À l’approche d’Halloween, les terrasses allument des citrouilles de pacotille ; sur la corniche, la lumière s’arrête net au bord des dalles. Au-delà commence l’inventaire des ombres. C’est précisément dans ce clair-obscur de fin octobre — quand l’œil fatigue plus vite et que la mer parle plus fort — que reviennent les “femmes de l’eau”, ces silhouettes qu’on prête à la houle pour tenir les imprudents loin des rochers.
Le sauveteur, K-Way sur le dos, compte les secondes entre deux lames. Les soirs d’Halloween, dit-il, la foule s’attarde davantage et les défis nocturnes se multiplient. La légende lui sert de barrière douce : « n’approche pas, la sirène t’appelle » marche parfois mieux qu’un pictogramme. Sa règle est simple, sans romantisme : ramener à la lumière ceux qu’attirent les vasques noires.
Le pêcheur, lui, connaît le répertoire par cœur. En octobre, quand l’air se rafraîchit et que la mer change d’angle, les entailles de la côte deviennent bavardes. La rumeur de grotte passe pour une voix ; un paquet d’algues ressemble à une chevelure. Il ne sourit pas des histoires : il en retient l’usage. On évite la “Dalle qui appelle” les nuits sans lune ; on tient les enfants au quai quand le vent s’engouffre. La fête importée prête un décor ; la prudence, elle, ne se déguise pas.
La biologiste déplie les explications sans les opposer au mythe : bioluminescence qui ourle d’un trait bleu la nage d’un corps, mirages thermiques à l’horizon, reflets de bulbes sur des bulles de surface. En fin d’octobre, la combinaison de fraîcheur, d’humidité et de contrastes lumineux accentue ces illusions. Halloween n’invente rien ; il synchronise simplement le regard de la ville avec une saison propice aux erreurs de perception.
Le concierge de corniche, peu enclin aux grands mots, admet qu’il “noircit” parfois le récit ces soirs-là : « Ici, la femme souffle ; là, elle prend par les chevilles. » C’est sa façon de tenir une ligne quand les bandes jaunes ne suffisent pas et que les lampions d’Halloween poussent les curieux à s’avancer d’un pas de trop. On peut appeler cela manipulation ; lui y voit un service rendu au rivage.
La nuit épaissit. Entre deux lanternes, une vasque disparaît sous un coup de mer. On croit entendre un appel, puis la phrase s’éteint : simple surpression d’air dans une faille. C’est tout le mécanisme d’Halloween qui se joue ici, mais au réel : un décor, des signes, un frisson — et, si l’écriture est honnête, une injonction claire. La “sirène” n’est pas un personnage ; c’est un nom donné à la limite. Elle n’engloutit personne ; elle retient, une seconde, le pas du promeneur. Cette seconde suffit souvent à sauver.

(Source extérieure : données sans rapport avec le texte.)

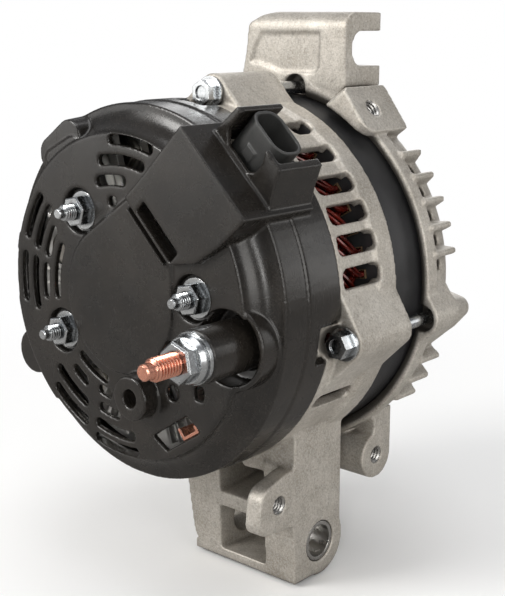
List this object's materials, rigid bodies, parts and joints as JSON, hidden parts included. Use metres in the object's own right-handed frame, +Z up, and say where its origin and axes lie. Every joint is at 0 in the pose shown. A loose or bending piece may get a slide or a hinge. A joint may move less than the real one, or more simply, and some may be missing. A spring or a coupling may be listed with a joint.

On aurait tort d’opposer folklore et précision. Pour un papier d’Halloween, la juste mesure consiste à décrire les lieux — dalles qui s’effacent d’un coup à Batroun, corniche qui amplifie le ressac à Ras Beyrouth, entailles sonores vers Chekka — puis à laisser à la figure son rôle de pédagogie. Le mythe, ici, n’est pas une fable ; c’est un protocole. Il rappelle qu’on ne pose pas un pied de trop quand la mer monte, qu’on garde la main d’un enfant, qu’on rentre quand les lanternes s’allument.
Au bout du quai, les citrouilles de plastique vacillent dans le vent. La mer continue sa phrase, indifférente au calendrier. On n’a pas vu de sirène — seulement la côte telle qu’elle va, et des gens qui la tiennent. Pour un soir d’Halloween, c’est suffisant : le frisson a servi à quelque chose.